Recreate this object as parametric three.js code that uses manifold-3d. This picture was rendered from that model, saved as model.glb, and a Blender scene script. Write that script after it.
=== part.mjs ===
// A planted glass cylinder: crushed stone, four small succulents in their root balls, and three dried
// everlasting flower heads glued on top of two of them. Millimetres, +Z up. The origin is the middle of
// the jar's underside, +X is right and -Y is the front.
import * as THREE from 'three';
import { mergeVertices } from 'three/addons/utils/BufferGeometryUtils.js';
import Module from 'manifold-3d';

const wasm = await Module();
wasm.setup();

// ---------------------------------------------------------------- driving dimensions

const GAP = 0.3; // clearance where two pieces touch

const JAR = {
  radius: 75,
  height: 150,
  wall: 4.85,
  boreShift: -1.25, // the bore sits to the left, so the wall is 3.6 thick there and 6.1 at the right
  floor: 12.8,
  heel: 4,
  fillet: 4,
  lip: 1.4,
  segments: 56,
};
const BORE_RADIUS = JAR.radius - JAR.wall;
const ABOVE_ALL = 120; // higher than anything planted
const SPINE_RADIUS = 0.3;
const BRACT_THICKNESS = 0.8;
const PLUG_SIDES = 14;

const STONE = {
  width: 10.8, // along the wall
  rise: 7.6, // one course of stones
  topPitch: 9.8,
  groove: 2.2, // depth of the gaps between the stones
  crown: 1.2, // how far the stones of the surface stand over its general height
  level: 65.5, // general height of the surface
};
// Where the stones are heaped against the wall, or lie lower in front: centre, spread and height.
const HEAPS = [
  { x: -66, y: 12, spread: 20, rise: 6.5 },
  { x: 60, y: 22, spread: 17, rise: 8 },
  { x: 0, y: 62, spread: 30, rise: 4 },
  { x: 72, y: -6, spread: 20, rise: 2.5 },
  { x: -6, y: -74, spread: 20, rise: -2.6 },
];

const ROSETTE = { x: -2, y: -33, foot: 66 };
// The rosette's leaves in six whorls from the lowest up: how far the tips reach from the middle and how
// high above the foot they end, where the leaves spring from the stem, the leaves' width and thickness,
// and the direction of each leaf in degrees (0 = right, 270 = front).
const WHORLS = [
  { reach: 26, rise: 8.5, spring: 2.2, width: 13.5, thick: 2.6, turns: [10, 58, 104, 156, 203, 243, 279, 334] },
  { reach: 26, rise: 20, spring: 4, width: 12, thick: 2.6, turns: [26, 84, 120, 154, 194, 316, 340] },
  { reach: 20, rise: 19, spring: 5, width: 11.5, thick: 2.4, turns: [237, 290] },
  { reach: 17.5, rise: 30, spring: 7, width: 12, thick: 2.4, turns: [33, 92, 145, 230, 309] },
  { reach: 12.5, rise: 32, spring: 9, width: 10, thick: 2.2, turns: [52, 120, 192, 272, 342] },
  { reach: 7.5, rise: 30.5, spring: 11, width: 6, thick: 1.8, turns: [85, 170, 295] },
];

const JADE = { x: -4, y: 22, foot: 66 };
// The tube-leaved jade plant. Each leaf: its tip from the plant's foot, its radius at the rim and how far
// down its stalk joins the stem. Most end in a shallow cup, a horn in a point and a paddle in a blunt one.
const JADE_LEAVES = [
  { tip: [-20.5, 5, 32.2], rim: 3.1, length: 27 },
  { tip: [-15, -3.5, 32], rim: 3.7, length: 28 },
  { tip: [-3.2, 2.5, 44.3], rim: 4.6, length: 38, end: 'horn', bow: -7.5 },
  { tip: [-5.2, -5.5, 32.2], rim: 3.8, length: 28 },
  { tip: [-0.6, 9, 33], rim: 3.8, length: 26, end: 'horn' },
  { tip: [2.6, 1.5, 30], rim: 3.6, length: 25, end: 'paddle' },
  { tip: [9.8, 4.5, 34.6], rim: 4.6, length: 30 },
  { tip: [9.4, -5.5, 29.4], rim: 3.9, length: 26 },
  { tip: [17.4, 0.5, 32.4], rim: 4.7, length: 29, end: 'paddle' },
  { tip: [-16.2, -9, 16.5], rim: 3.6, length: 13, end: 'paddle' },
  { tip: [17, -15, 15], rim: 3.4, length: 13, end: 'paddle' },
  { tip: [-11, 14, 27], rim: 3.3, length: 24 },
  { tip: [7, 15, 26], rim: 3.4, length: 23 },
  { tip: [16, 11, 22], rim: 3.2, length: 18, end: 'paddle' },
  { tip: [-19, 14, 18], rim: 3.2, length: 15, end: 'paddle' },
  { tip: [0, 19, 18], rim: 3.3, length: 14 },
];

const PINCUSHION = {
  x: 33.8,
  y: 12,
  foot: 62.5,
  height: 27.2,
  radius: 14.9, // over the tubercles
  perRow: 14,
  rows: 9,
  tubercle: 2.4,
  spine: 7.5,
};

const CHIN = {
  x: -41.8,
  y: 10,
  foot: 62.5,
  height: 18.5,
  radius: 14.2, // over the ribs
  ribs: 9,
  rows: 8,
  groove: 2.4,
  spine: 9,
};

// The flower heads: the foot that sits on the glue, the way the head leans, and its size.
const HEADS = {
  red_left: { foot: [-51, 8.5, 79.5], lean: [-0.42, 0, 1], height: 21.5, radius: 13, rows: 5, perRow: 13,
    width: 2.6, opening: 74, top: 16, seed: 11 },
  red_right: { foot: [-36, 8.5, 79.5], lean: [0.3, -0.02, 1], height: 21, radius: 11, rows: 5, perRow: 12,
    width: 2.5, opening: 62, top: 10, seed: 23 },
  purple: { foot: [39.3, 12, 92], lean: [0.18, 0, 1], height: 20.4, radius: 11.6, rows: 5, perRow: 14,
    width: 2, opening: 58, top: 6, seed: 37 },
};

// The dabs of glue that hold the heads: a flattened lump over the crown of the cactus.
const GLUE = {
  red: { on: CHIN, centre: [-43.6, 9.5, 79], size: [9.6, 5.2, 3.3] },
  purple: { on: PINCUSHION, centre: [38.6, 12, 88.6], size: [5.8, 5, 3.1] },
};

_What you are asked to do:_
Make an exact copy of the listing, including every line.

_Response below:_
Recreate this object as parametric three.js code that uses manifold-3d. This picture was rendered from that model, saved as model.glb, and a Blender scene script. Write that script after it.
=== part.mjs ===
// A planted glass cylinder: crushed stone, four small succulents in their root balls, and three dried
// everlasting flower heads glued on top of two of them. Millimetres, +Z up. The origin is the middle of
// the jar's underside, +X is right and -Y is the front.
import * as THREE from 'three';
import { mergeVertices } from 'three/addons/utils/BufferGeometryUtils.js';
import Module from 'manifold-3d';

const wasm = await Module();
wasm.setup();

// ---------------------------------------------------------------- driving dimensions

const GAP = 0.3; // clearance where two pieces touch

const JAR = {
  radius: 75,
  height: 150,
  wall: 4.85,
  boreShift: -1.25, // the bore sits to the left, so the wall is 3.6 thick there and 6.1 at the right
  floor: 12.8,
  heel: 4,
  fillet: 4,
  lip: 1.4,
  segments: 56,
};
const BORE_RADIUS = JAR.radius - JAR.wall;
const ABOVE_ALL = 120; // higher than anything planted
const SPINE_RADIUS = 0.3;
const BRACT_THICKNESS = 0.8;
const PLUG_SIDES = 14;

const STONE = {
  width: 10.8, // along the wall
  rise: 7.6, // one course of stones
  topPitch: 9.8,
  groove: 2.2, // depth of the gaps between the stones
  crown: 1.2, // how far the stones of the surface stand over its general height
  level: 65.5, // general height of the surface
};
// Where the stones are heaped against the wall, or lie lower in front: centre, spread and height.
const HEAPS = [
  { x: -66, y: 12, spread: 20, rise: 6.5 },
  { x: 60, y: 22, spread: 17, rise: 8 },
  { x: 0, y: 62, spread: 30, rise: 4 },
  { x: 72, y: -6, spread: 20, rise: 2.5 },
  { x: -6, y: -74, spread: 20, rise: -2.6 },
];

const ROSETTE = { x: -2, y: -33, foot: 66 };
// The rosette's leaves in six whorls from the lowest up: how far the tips reach from the middle and how
// high above the foot they end, where the leaves spring from the stem, the leaves' width and thickness,
// and the direction of each leaf in degrees (0 = right, 270 = front).
const WHORLS = [
  { reach: 26, rise: 8.5, spring: 2.2, width: 13.5, thick: 2.6, turns: [10, 58, 104, 156, 203, 243, 279, 334] },
  { reach: 26, rise: 20, spring: 4, width: 12, thick: 2.6, turns: [26, 84, 120, 154, 194, 316, 340] },
  { reach: 20, rise: 19, spring: 5, width: 11.5, thick: 2.4, turns: [237, 290] },
  { reach: 17.5, rise: 30, spring: 7, width: 12, thick: 2.4, turns: [33, 92, 145, 230, 309] },
  { reach: 12.5, rise: 32, spring: 9, width: 10, thick: 2.2, turns: [52, 120, 192, 272, 342] },
  { reach: 7.5, rise: 30.5, spring: 11, width: 6, thick: 1.8, turns: [85, 170, 295] },
];

const JADE = { x: -4, y: 22, foot: 66 };
// The tube-leaved jade plant. Each leaf: its tip from the plant's foot, its radius at the rim and how far
// down its stalk joins the stem. Most end in a shallow cup, a horn in a point and a paddle in a blunt one.
const JADE_LEAVES = [
  { tip: [-20.5, 5, 32.2], rim: 3.1, length: 27 },
  { tip: [-15, -3.5, 32], rim: 3.7, length: 28 },
  { tip: [-3.2, 2.5, 44.3], rim: 4.6, length: 38, end: 'horn', bow: -7.5 },
  { tip: [-5.2, -5.5, 32.2], rim: 3.8, length: 28 },
  { tip: [-0.6, 9, 33], rim: 3.8, length: 26, end: 'horn' },
  { tip: [2.6, 1.5, 30], rim: 3.6, length: 25, end: 'paddle' },
  { tip: [9.8, 4.5, 34.6], rim: 4.6, length: 30 },
  { tip: [9.4, -5.5, 29.4], rim: 3.9, length: 26 },
  { tip: [17.4, 0.5, 32.4], rim: 4.7, length: 29, end: 'paddle' },
  { tip: [-16.2, -9, 16.5], rim: 3.6, length: 13, end: 'paddle' },
  { tip: [17, -15, 15], rim: 3.4, length: 13, end: 'paddle' },
  { tip: [-11, 14, 27], rim: 3.3, length: 24 },
  { tip: [7, 15, 26], rim: 3.4, length: 23 },
  { tip: [16, 11, 22], rim: 3.2, length: 18, end: 'paddle' },
  { tip: [-19, 14, 18], rim: 3.2, length: 15, end: 'paddle' },
  { tip: [0, 19, 18], rim: 3.3, length: 14 },
];

const PINCUSHION = {
  x: 33.8,
  y: 12,
  foot: 62.5,
  height: 27.2,
  radius: 14.9, // over the tubercles
  perRow: 14,
  rows: 9,
  tubercle: 2.4,
  spine: 7.5,
};

const CHIN = {
  x: -41.8,
  y: 10,
  foot: 62.5,
  height: 18.5,
  radius: 14.2, // over the ribs
  ribs: 9,
  rows: 8,
  groove: 2.4,
  spine: 9,
};

// The flower heads: the foot that sits on the glue, the way the head leans, and its size.
const HEADS = {
  red_left: { foot: [-51, 8.5, 79.5], lean: [-0.42, 0, 1], height: 21.5, radius: 13, rows: 5, perRow: 13,
    width: 2.6, opening: 74, top: 16, seed: 11 },
  red_right: { foot: [-36, 8.5, 79.5], lean: [0.3, -0.02, 1], height: 21, radius: 11, rows: 5, perRow: 12,
    width: 2.5, opening: 62, top: 10, seed: 23 },
  purple: { foot: [39.3, 12, 92], lean: [0.18, 0, 1], height: 20.4, radius: 11.6, rows: 5, perRow: 14,
    width: 2, opening: 58, top: 6, seed: 37 },
};

// The dabs of glue that hold the heads: a flattened lump over the crown of the cactus.
const GLUE = {
  red: { on: CHIN, centre: [-43.6, 9.5, 79], size: [9.6, 5.2, 3.3] },
  purple: { on: PINCUSHION, centre: [38.6, 12, 88.6], size: [5.8, 5, 3.1] },
};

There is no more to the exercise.